On Thursday, when asked why he and the team made no suggestions, Belichick poured the exact proper amount of salt on his answer.
“We love the rules the way they are,” Belichick curtly replied. “Yeah. We don’t want to change them.”
This year, among the most significant rule changes are the ban on leaping the line in attempt to block kicks as well as the shortening of overtime periods from 15 minutes to 10 minutes. As a coach who employed the tactic of leaping the line in recent years (Jamie Collins and Shea McClellin have done it for New England), Belichick was asked for his thoughts on that change.
“That’s another monster,” he quipped.
How will his team adjust?
“Won’t do it,” he said.
And the change to overtime?
“I don’t think it’s a big deal,” Belichick said. “I mean, it’s shorter, so it is what it is.”
So there you have it.
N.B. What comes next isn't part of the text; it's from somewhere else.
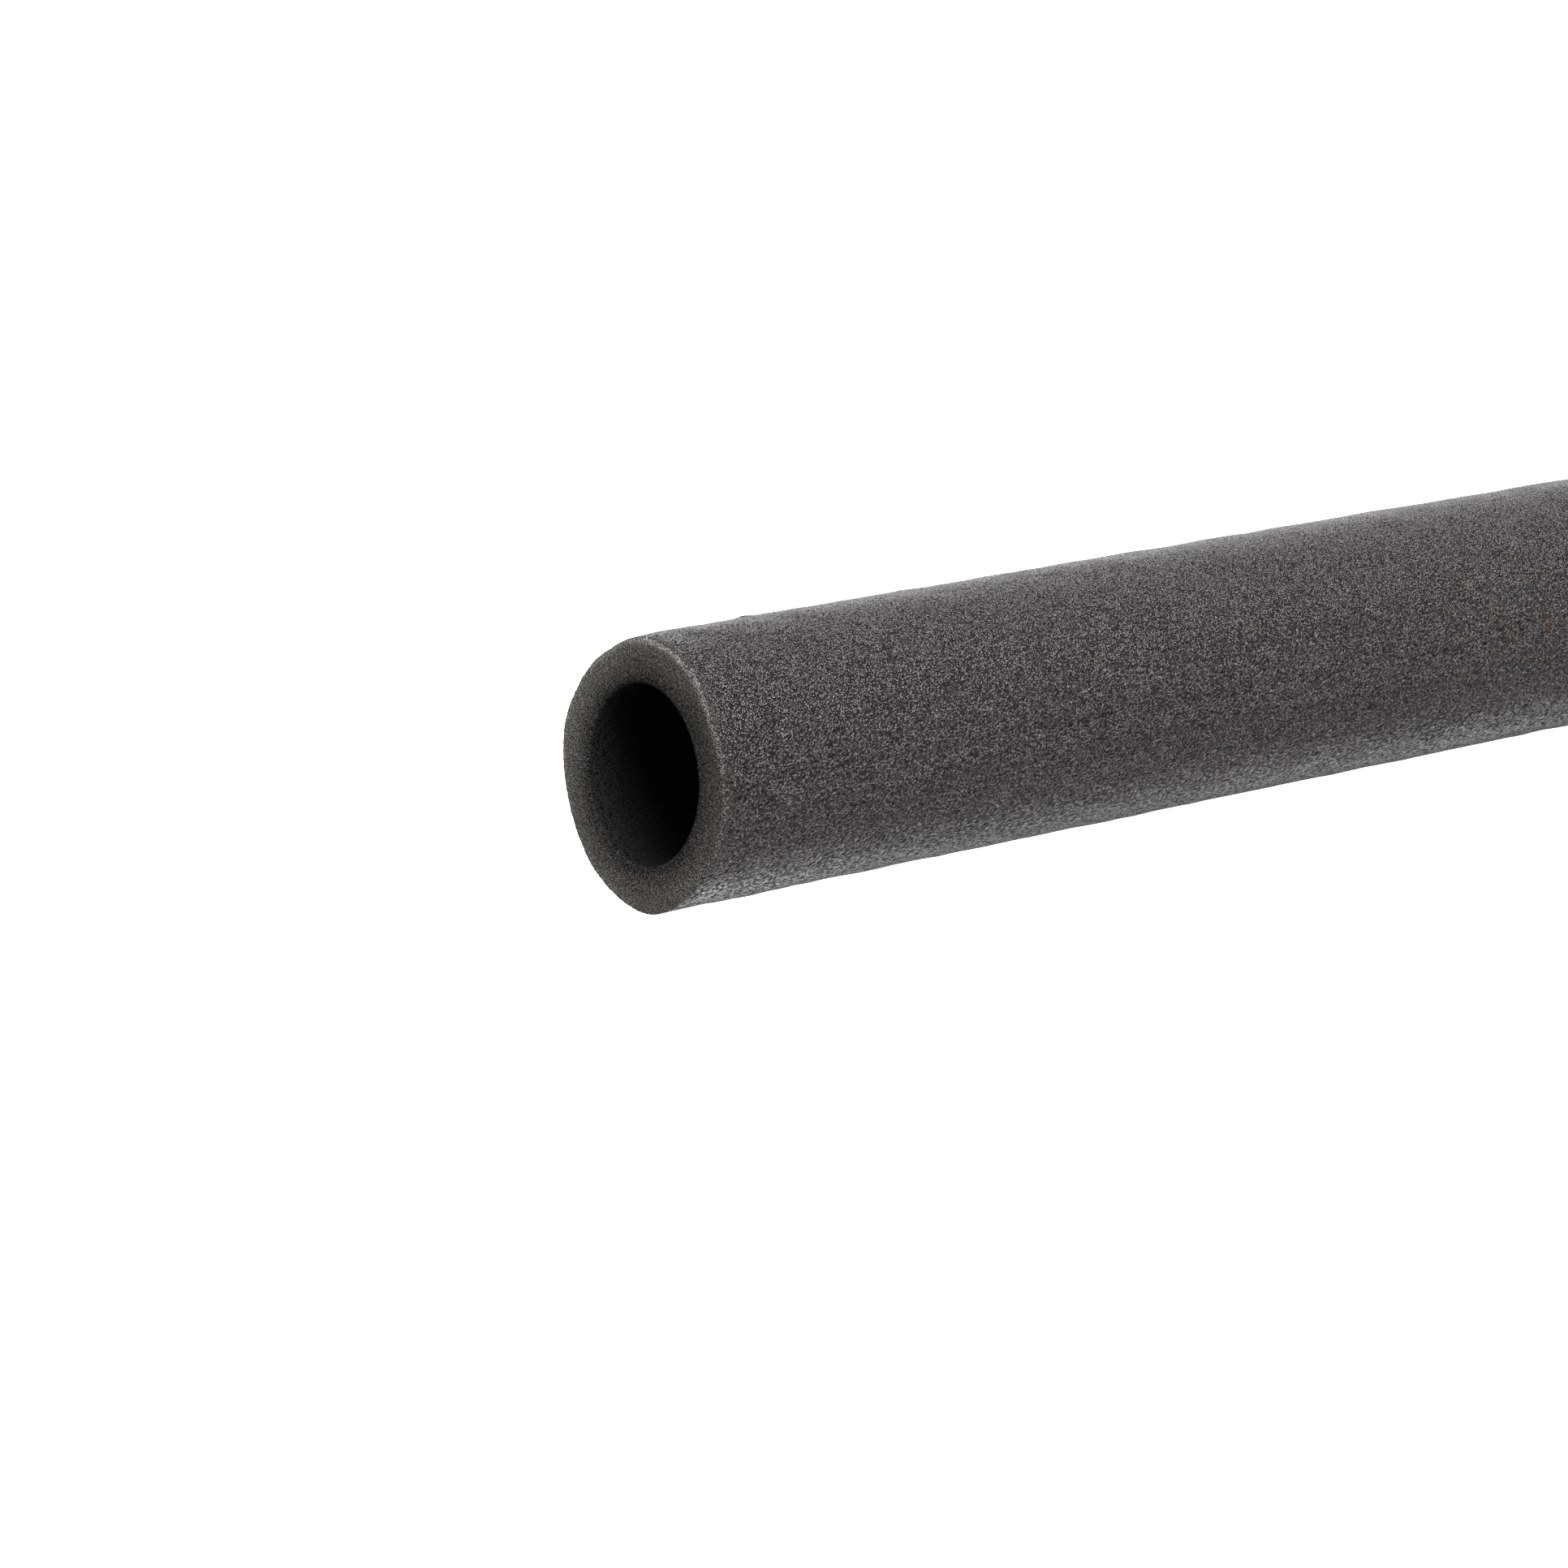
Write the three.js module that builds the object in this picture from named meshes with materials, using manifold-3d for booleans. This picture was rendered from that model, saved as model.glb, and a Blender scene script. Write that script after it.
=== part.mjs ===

Everything in the league is hunky-dory in Belichick’s eyes as he enters his 43rd year in the NFL.
For some background, even an owner of another NFL team believes the league has shown a reluctance to accepting proposals from the Patriots. While Belichick’s proposal of moving the PAT back 15 yards was accepted, he’s long been ignored in his quest to make every play reviewable and to place fixed cameras on all boundaries.
One of the arguments against the fixed cameras in all stadiums involved the cost of installing the actual cameras.
Bill didn’t really buy that explanation from the multi-billion-dollar NFL.
“Maybe we could have a bake sale, raise some money for the cameras. We could do a car wash,” he said in 2014. “We just spent however many million dollars on the replay system. I mean, there’s a thousand cameras in every stadium, so if somebody spills a beer on somebody we have it on record, right?”